Segundo o secretário de Conservação e Meio Ambiente, Jorge Felippe Neto, apesar de o prazo para a conclusão das obras emergenciais ser de 120 dias, a prefeitura espera terminar em 90 dias. A liberação da pista da Estrada do Pontal para veículos está prevista para este mês, após o término do reforço, com enroncamento sintético e estaqueamento.
Embora não haja previsão para o início do projeto que deve acabar definitivamente com os desmoronamentos, o secretário afirma que as medidas tomadas nesta fase servirão para as etapas futuras.

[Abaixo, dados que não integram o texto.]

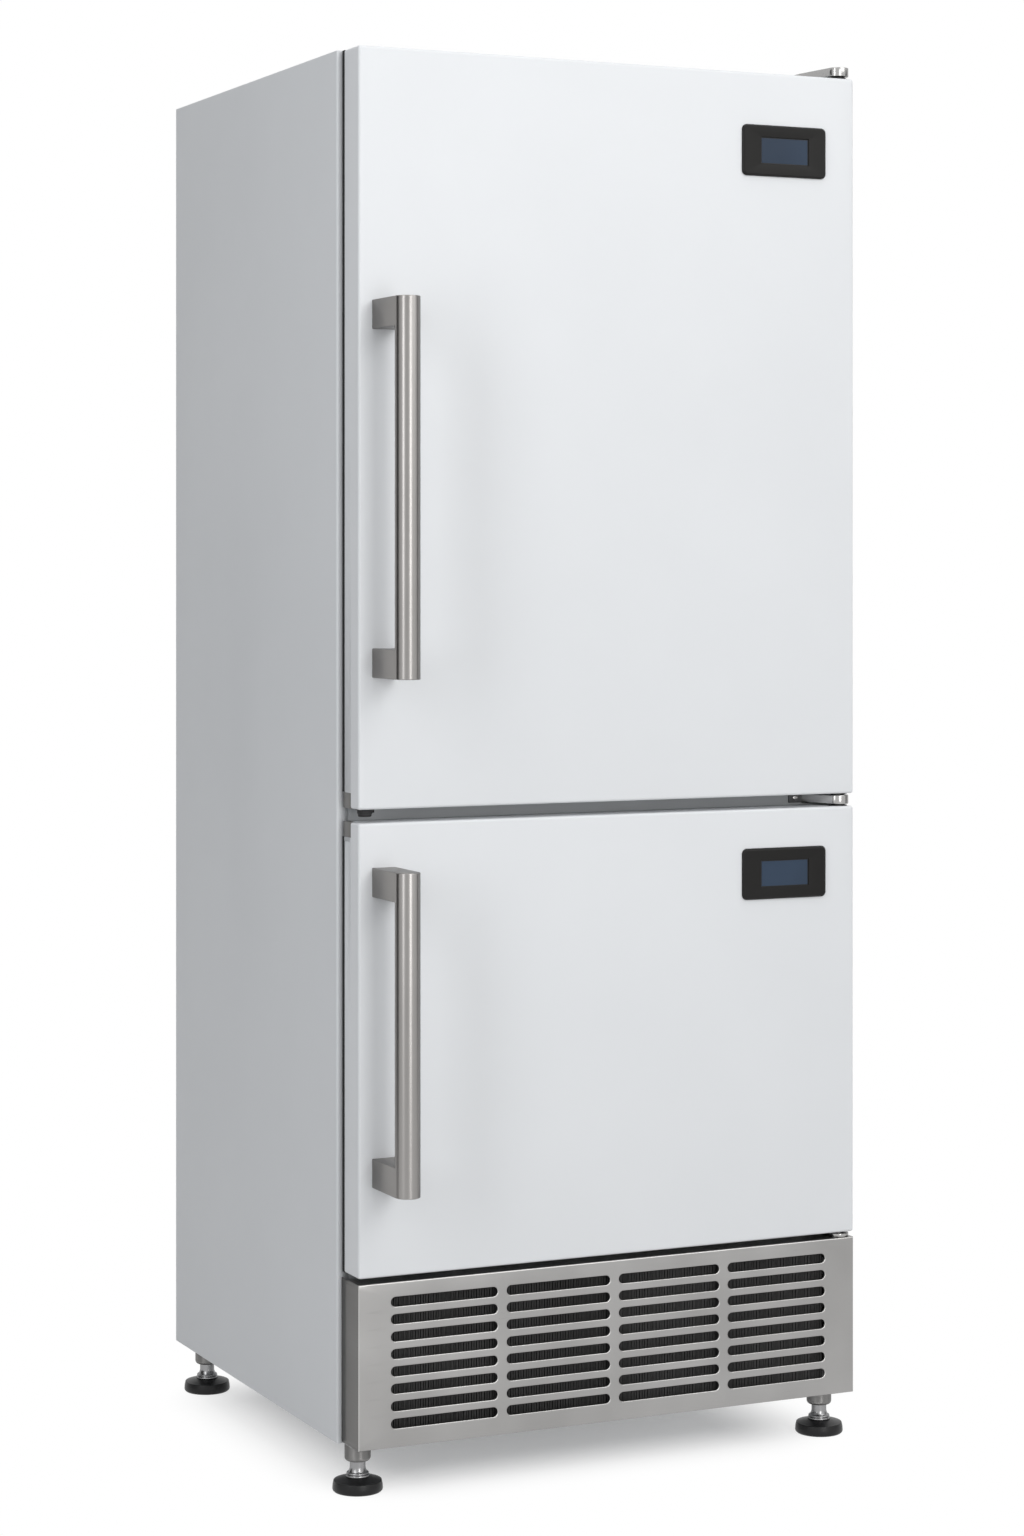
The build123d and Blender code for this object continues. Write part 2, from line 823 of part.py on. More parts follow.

- O professor Rosman nos deu uma perspectiva, e estamos estudando. Há desde possibilidades como um recife artificial até quebra-mar com guia-corrente e engorda da areia. O interesse da secretaria é fazer a obra o mais rápido possível, mas tem a questão orçamentária - diz Neto, afirmando acompanhar as variações no local. - Faremos um monitoramento constante para que a situação não se agrave, caso haja alguma intempérie.
Roseni Carvalho Gomes, proprietária de um apartamento no condomínio Golden Beach, diz que está de olho no trabalho.
- Estou com medo de pararem a obra emergencial por algum motivo. Não quero beleza; quero segurança. Se for preciso acabar com a ciclovia, que acabem. A luta vai continuar até fazerem a obra definitiva - afirma.
O professor Paulo Rosman alerta que, mesmo após o fim da obra, será preciso cuidar da manutenção da região.